Publiée le 30/12/2017
Un peu plus de trois mois après les avoir quittés, retour aux États-Unis, pour une étape à Détroit, alias Motor City.

En retard dans la rédaction de mes étapes, il me tardait vraiment de vous faire partager celle-ci. Métropole mondialement connue, Detroit a un passé sulfureux. À tort ? À raison ? J'ai envie de vous faire partager mes impressions sur cette ville, en essayant de vous démontrer pourquoi elle est fascinante. Mais avant cela, petit retour sur son trouble passé.

Détroit, plus dure sera la chute

La ville de Détroit, dans le Michigan, s'est essentiellement développée au début du XXe siècle, à l'avènement de l'industrie automobile. De par sa position stratégique au cœur des voies navigables des Grands Lacs, tous les principaux constructeurs américains de l'époque, à commencer par Henry Ford, y ont implanté leurs usines. Cela lui vaudra son surnom de « The Motor City ». De 1900 à 1930, la population de la ville passe de 265 000 à plus de 1,5 million d'habitants, faisant de Détroit la quatrième ville du pays, derrière New YorkChicago et Philadelphie. La population continuera à croître jusqu'en 1950, pour atteindre 1,8 millions d'habitants.

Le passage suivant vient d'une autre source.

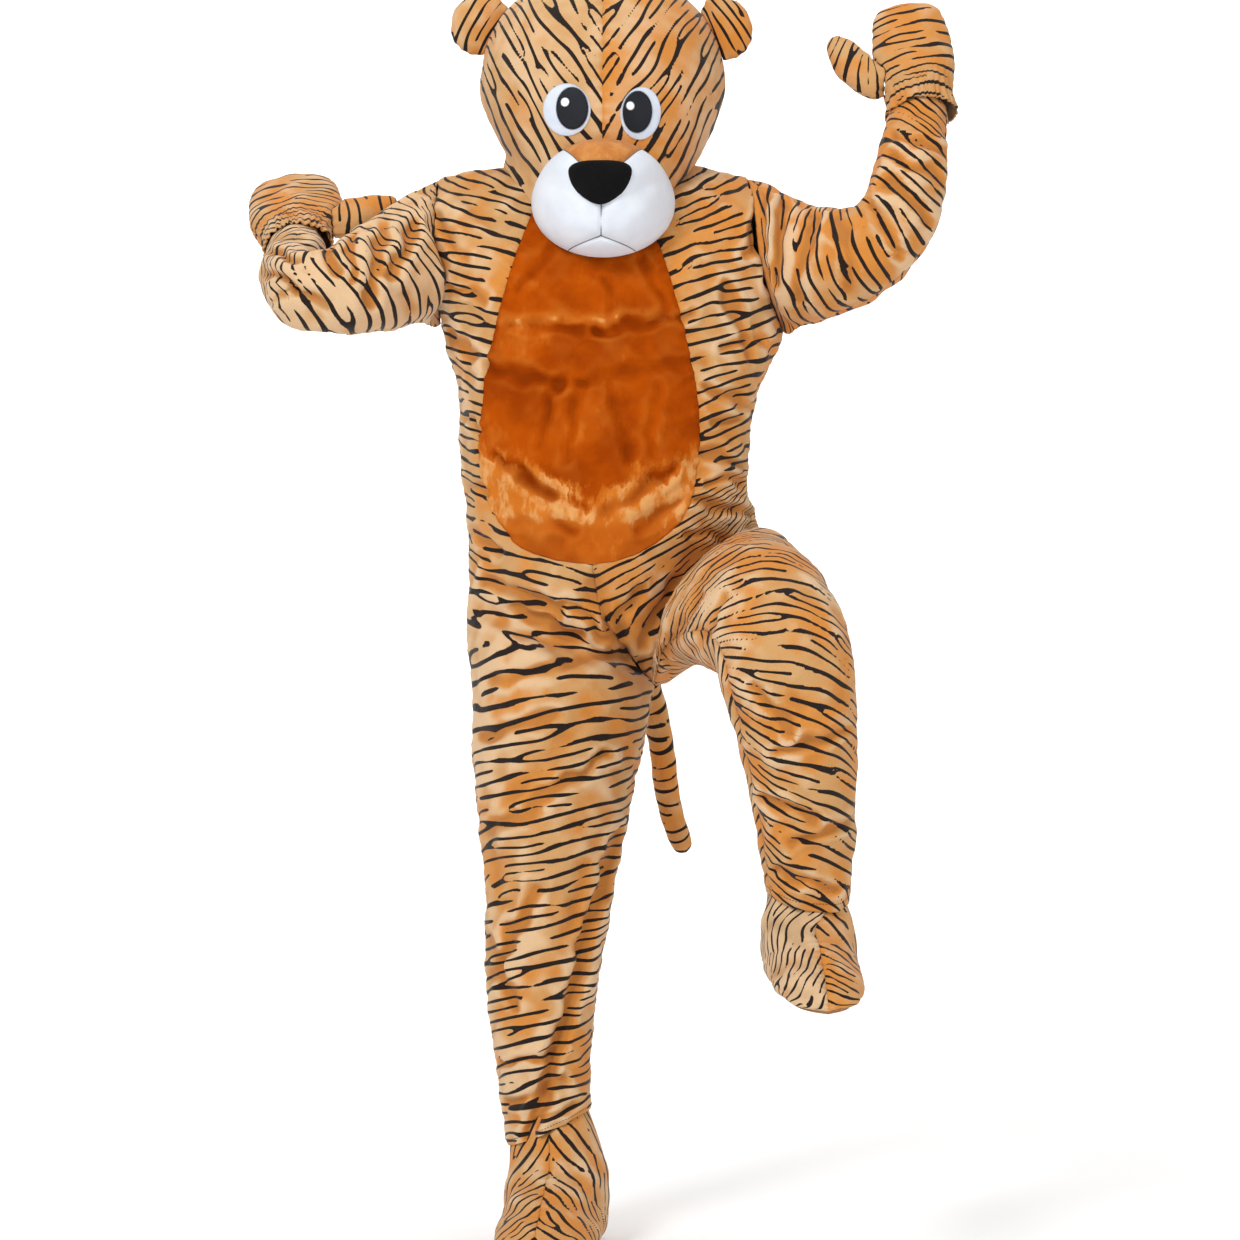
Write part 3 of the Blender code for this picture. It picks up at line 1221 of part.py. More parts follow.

C'est alors que s'amorce le déclin d'une ville en plein essor. À l'image de l'usine automobile Packard, qui a embauché jusqu'à 40'000 personnes, des établissements commencent à fermer dès le début des années 50. Une population noire, pauvre, fuyant le sud, s'installe massivement à Detroit. La population blanche (et les investisseurs qui vont avec) commence quant à elle à massivement quitter la ville.

Ford Motor Company

Sur fond de tensions raciales qui gangrènent la ville, éclatent en juillet 1967 de violentes émeutes. Entre pillages, incendies volontaires et tirs d'armes à feu, la police est totalement débordée. Le Président de l'époque déclare la ville en insurrection et décide d'y envoyer deux divisions de l'Armée de terre. Ce n'est qu'à l'issue de cinq jours d'affrontements que le calme revient. Bilan : 43 décès (majoritairement dans la population afro-américaine), plus de 1 000 blessés (dont des centaines de policiers, pompiers et militaires) et près de 3 000 bâtiments incendiés et/ou pillés. Ce passage de l'histoire a d'ailleurs fait l'objet d'un film, sorti il y a quelques semaines : Detroit.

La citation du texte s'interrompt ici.